* **EXERCISE DIRECTIONS**:
Extract, unchanged, each line of the listing below from its first line through the line that contains "slot_meeting_gap = 0.3; // [0.1:0.05:1]", inclusive, and nothing else.
-*-
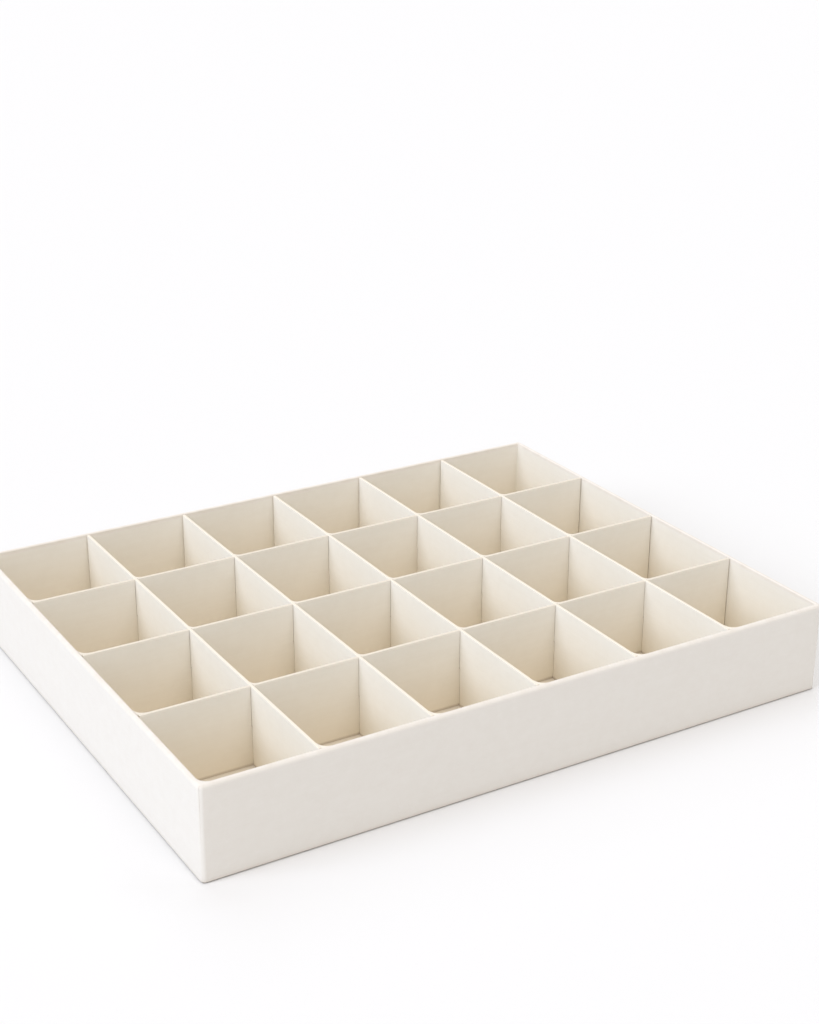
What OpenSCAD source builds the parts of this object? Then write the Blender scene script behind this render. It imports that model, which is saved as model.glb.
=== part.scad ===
// Divided chocolate tray: a rigid paper-wrapped tray that holds a loose grid of slotted board dividers.
// The grid makes six compartments along the tray and four across it.
// Origin: the middle of the tray's underside. X runs along the tray, Y across it and Z up.
// All sizes are in millimetres.

/* [Tray] */
// Outside length of the tray, along X
tray_length = 203; // [150:1:320]
// Outside width of the tray, along Y
tray_width = 160; // [110:1:260]
// Outside height of the tray
tray_height = 28; // [18:0.5:60]
// Thickness of the wrapped board in the walls
wall_thickness = 1.6; // [1.2:0.1:3]
// Thickness of the base, from the table to the floor of the compartments
floor_thickness = 3.4; // [1.5:0.1:5]
// Radius of the upright corners on the outside
outer_corner_radius = 1.5; // [0.8:0.1:3]
// Radius of the upright corners on the inside
inner_corner_radius = 0.8; // [0.3:0.1:3]
// Rounding of the rim where the paper folds over it
rim_rounding = 0.5; // [0.2:0.05:0.6]
// Rounding of the outside edge underneath
foot_rounding = 0.4; // [0.1:0.05:0.6]

/* [Dividers] */
// Thickness of the board in the dividers
divider_thickness = 0.9; // [0.5:0.05:1.5]
// Distance from the rim down to the top of the dividers
divider_drop = 0.2; // [0:0.1:6]
// Gap between the end of a divider and the wall
end_gap = 0.3; // [0.1:0.05:1]
// Gap on each side of a divider in the slot that it crosses
slot_side_gap = 0.15; // [0.05:0.05:0.4]
// Gap between the bottoms of the two slots where dividers cross
slot_meeting_gap = 0.3; // [0.1:0.05:1]

/* [Hidden] */
// Compartments along the tray and across it
columns = 6;
rows = 4;
// Space between the walls
inner_length = tray_length - 2 * wall_thickness;
inner_width = tray_width - 2 * wall_thickness;
// From the middle of one divider to the middle of the next
column_pitch = (inner_length + divider_thickness) / columns;
row_pitch = (inner_width + divider_thickness) / rows;
// The dividers stand on the floor
divider_height = tray_height - divider_drop - floor_thickness;
slot_width = divider_thickness + 2 * slot_side_gap;
slot_depth = (divider_height + slot_meeting_gap) / 2;
// Cutters run this far past the faces that they cut
past = 1;
paper_colour = [0.96, 0.93, 0.87];
divider_colour = [0.93, 0.89, 0.81];
$fn = 64;

// Position of a divider that stands across the tray, counted from the left wall
function column_edge(index) = -inner_length / 2 - divider_thickness / 2 + index * column_pitch;

// Position of a divider that runs along the tray, counted from the front wall
function row_edge(index) = -inner_width / 2 - divider_thickness / 2 + index * row_pitch;

// A plate with rounded upright corners, standing on Z = 0
module rounded_plate(length, width, radius, height) {
    translate([-length / 2 + radius, -width / 2, 0]) cube([length - 2 * radius, width, height]);
    translate([-length / 2, -width / 2 + radius, 0]) cube([length, width - 2 * radius, height]);
    for (x = [-1, 1], y = [-1, 1])
        translate([x * (length / 2 - radius), y * (width / 2 - radius), 0])
            cylinder(r = radius, h = height);
}

// What an edge loses when it is rounded, for an edge at the origin with the board at lower X and Y.
// Reach is how far the cutter runs past the face along X.
module edge_waste(radius, reach = past) {
    difference() {
        translate([-radius, -radius]) square([radius + reach, radius + past]);
        translate([-radius, -radius]) circle(r = radius);
    }
}

// Sweeps a flat shape round a plate's outline. Its X runs outwards from the centre of a corner, its Y up.
module sweep_round(length, width, radius) {
    half_x = length / 2 - radius;
    half_y = width / 2 - radius;
    for (side = [0, 180]) {
        rotate([0, 0, side]) translate([half_x, 0, 0]) straight_run(2 * half_y) children();
        rotate([0, 0, side + 90]) translate([half_y, 0, 0]) straight_run(2 * half_x) children();
    }
    for (x = [-1, 1], y = [-1, 1]) {
        turn = x > 0 ? (y > 0 ? 0 : 270) : (y > 0 ? 90 : 180);
        translate([x * half_x, y * half_y, 0]) rotate([0, 0, turn]) rotate_extrude(angle = 90) children();
    }
}

// Draws a flat shape out along Y, half of the length to each side of the origin
module straight_run(length) {
    rotate([90, 0, 0]) translate([0, 0, -length / 2]) linear_extrude(height = length) children();
}

module tray() {
    color(paper_colour) difference() {
        rounded_plate(tray_length, tray_width, outer_corner_radius, tray_height);
        translate([0, 0, floor_thickness])
            rounded_plate(inner_length, inner_width, inner_corner_radius, tray_height);
        sweep_round(tray_length, tray_width, outer_corner_radius) {
            translate([outer_corner_radius, tray_height]) edge_waste(rim_rounding);
        }
        sweep_round(inner_length, inner_width, inner_corner_radius) {
            translate([inner_corner_radius, tray_height])
                mirror([1, 0]) edge_waste(rim_rounding, inner_corner_radius / 2);
        }
        sweep_round(tray_length, tray_width, outer_corner_radius) {
            translate([outer_corner_radius, 0]) mirror([0, 1]) edge_waste(foot_rounding);
        }
    }
}

// A divider along the tray, with slots that open upwards
module long_divider(index) {
    length = inner_length - 2 * end_gap;
    front_face = row_edge(index) - divider_thickness / 2;
    slot_floor = floor_thickness + divider_height - slot_depth;
    color(divider_colour) difference() {
        translate([-length / 2, front_face, floor_thickness])
            cube([length, divider_thickness, divider_height]);
        for (column = [1 : columns - 1])
            translate([column_edge(column) - slot_width / 2, front_face - past, slot_floor])
                cube([slot_width, divider_thickness + 2 * past, slot_depth + past]);
    }
}

// A divider across the tray, with slots that open downwards
module short_divider(index) {
    length = inner_width - 2 * end_gap;
    left_face = column_edge(index) - divider_thickness / 2;
    color(divider_colour) difference() {
        translate([left_face, -length / 2, floor_thickness])
            cube([divider_thickness, length, divider_height]);
        for (row = [1 : rows - 1])
            translate([left_face - past, row_edge(row) - slot_width / 2, floor_thickness - past])
                cube([divider_thickness + 2 * past, slot_width, slot_depth + past]);
    }
}

module long_divider_1() { long_divider(1); }
module long_divider_2() { long_divider(2); }
module long_divider_3() { long_divider(3); }
module short_divider_1() { short_divider(1); }
module short_divider_2() { short_divider(2); }
module short_divider_3() { short_divider(3); }
module short_divider_4() { short_divider(4); }
module short_divider_5() { short_divider(5); }

tray();
long_divider_1();
long_divider_2();
long_divider_3();
short_divider_1();
short_divider_2();
short_divider_3();
short_divider_4();
short_divider_5();
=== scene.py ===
import math
import bmesh
import bpy
from mathutils import Matrix, Vector


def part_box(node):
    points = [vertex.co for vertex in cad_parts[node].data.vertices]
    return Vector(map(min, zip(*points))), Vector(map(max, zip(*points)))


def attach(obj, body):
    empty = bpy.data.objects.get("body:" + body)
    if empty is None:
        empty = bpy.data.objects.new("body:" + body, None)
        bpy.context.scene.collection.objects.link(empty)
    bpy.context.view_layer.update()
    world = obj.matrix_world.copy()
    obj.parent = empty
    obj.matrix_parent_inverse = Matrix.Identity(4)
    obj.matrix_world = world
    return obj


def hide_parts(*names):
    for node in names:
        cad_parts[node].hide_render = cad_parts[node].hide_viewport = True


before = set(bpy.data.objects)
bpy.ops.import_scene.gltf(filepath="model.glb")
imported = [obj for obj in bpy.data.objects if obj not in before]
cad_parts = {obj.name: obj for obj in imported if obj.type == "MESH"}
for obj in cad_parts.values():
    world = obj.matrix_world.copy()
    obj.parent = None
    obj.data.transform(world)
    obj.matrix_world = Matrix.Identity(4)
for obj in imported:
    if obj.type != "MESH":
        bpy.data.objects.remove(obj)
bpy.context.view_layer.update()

MM = 0.001

# ---------------------------------------------------------------- sizes
# As in the part's source
WALL = 1.6 * MM
FLOOR_TOP = 3.4 * MM
OUTER_CORNER = 1.5 * MM
FOOT_ROUNDING = 0.4 * MM
DIVIDER_THICKNESS = 0.9 * MM
SLOT_MEETING_GAP = 0.3 * MM
COLUMNS, ROWS = 6, 4

# Closer than in the source: the slots' side gaps, and the lining pressed into the corners
SLOT_GAP = 0.09 * MM
INNER_CORNER = 0.4 * MM

TRAY_LOW, TRAY_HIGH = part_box("tray")
HALF_LENGTH = (TRAY_HIGH.x - TRAY_LOW.x) / 2
HALF_WIDTH = (TRAY_HIGH.y - TRAY_LOW.y) / 2
TRAY_HEIGHT = TRAY_HIGH.z - TRAY_LOW.z
INNER_HALF_LENGTH, INNER_HALF_WIDTH = HALF_LENGTH - WALL, HALF_WIDTH - WALL
DIVIDER_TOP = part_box("long_divider_1")[1].z

# The wrap: how thick it is, its margin turned in underneath, and how deep the base board lies inside that
PAPER = 0.12 * MM
TURN_IN = 14 * MM
BOARD_RECESS = 1.3 * PAPER
# The lining's rounding where the walls meet the floor
FLOOR_FILLET = 0.35 * MM
# The side panels' flaps go part of the way round the upright corners, in degrees, and end in a small step
FLAP_END = 40.0
FLAP_STEP = 0.6
# The tray's corners on the way round it, far right, far left, near left and near right,
# and where the straight wall after each of them faces
CORNERS = ((1, 1), (-1, 1), (-1, -1), (1, -1))
WALLS_FACE = ((0, 1, 0), (-1, 0, 0), (0, -1, 0), (1, 0, 0))
NEAR_LEFT = 2
# Each corner is made of turns of this many degrees, and each straight wall of this many lengths
CORNER_TURN = 9.0
WALL_LENGTHS = 24
# The wrap is drawn softly over the outer edge of the rim and pressed closer on the inner one
RIM_OUTSIDE = 1.05 * MM
RIM_INSIDE = 0.45 * MM
# How far from the rim and from the foot the wrap's edge tone reaches: painted shade on the lit rim and along
# the foot
EDGE_TONE_REACH = 1.4 * MM
# The lining is drawn round the near left corner of every compartment, further at a wall than at a crossing
WALL_BEAD = 2.9 * MM
CROSSING_BEAD = 1.6 * MM
# Radius of the hollow face of such a corner, as a share of its size
BEAD_HOLLOW = 0.98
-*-
* **ANSWER TO THIS TASK**:
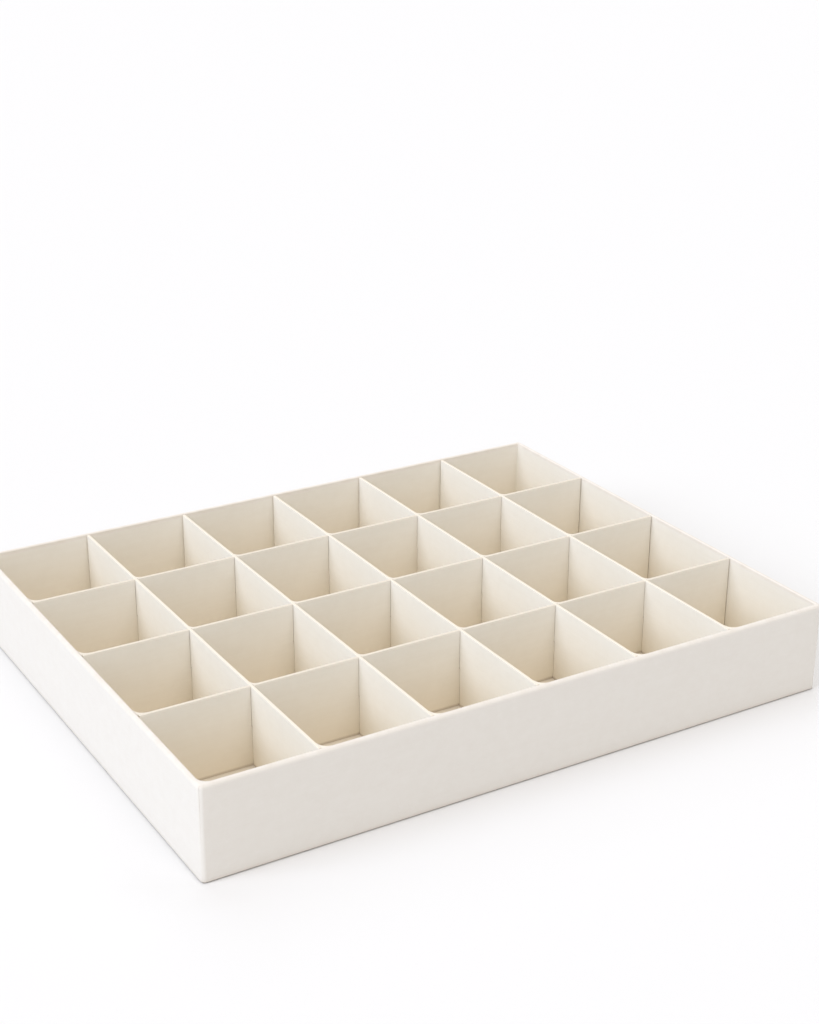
What OpenSCAD source builds the parts of this object? Then write the Blender scene script behind this render. It imports that model, which is saved as model.glb.
=== part.scad ===
// Divided chocolate tray: a rigid paper-wrapped tray that holds a loose grid of slotted board dividers.
// The grid makes six compartments along the tray and four across it.
// Origin: the middle of the tray's underside. X runs along the tray, Y across it and Z up.
// All sizes are in millimetres.

/* [Tray] */
// Outside length of the tray, along X
tray_length = 203; // [150:1:320]
// Outside width of the tray, along Y
tray_width = 160; // [110:1:260]
// Outside height of the tray
tray_height = 28; // [18:0.5:60]
// Thickness of the wrapped board in the walls
wall_thickness = 1.6; // [1.2:0.1:3]
// Thickness of the base, from the table to the floor of the compartments
floor_thickness = 3.4; // [1.5:0.1:5]
// Radius of the upright corners on the outside
outer_corner_radius = 1.5; // [0.8:0.1:3]
// Radius of the upright corners on the inside
inner_corner_radius = 0.8; // [0.3:0.1:3]
// Rounding of the rim where the paper folds over it
rim_rounding = 0.5; // [0.2:0.05:0.6]
// Rounding of the outside edge underneath
foot_rounding = 0.4; // [0.1:0.05:0.6]

/* [Dividers] */
// Thickness of the board in the dividers
divider_thickness = 0.9; // [0.5:0.05:1.5]
// Distance from the rim down to the top of the dividers
divider_drop = 0.2; // [0:0.1:6]
// Gap between the end of a divider and the wall
end_gap = 0.3; // [0.1:0.05:1]
// Gap on each side of a divider in the slot that it crosses
slot_side_gap = 0.15; // [0.05:0.05:0.4]
// Gap between the bottoms of the two slots where dividers cross
slot_meeting_gap = 0.3; // [0.1:0.05:1]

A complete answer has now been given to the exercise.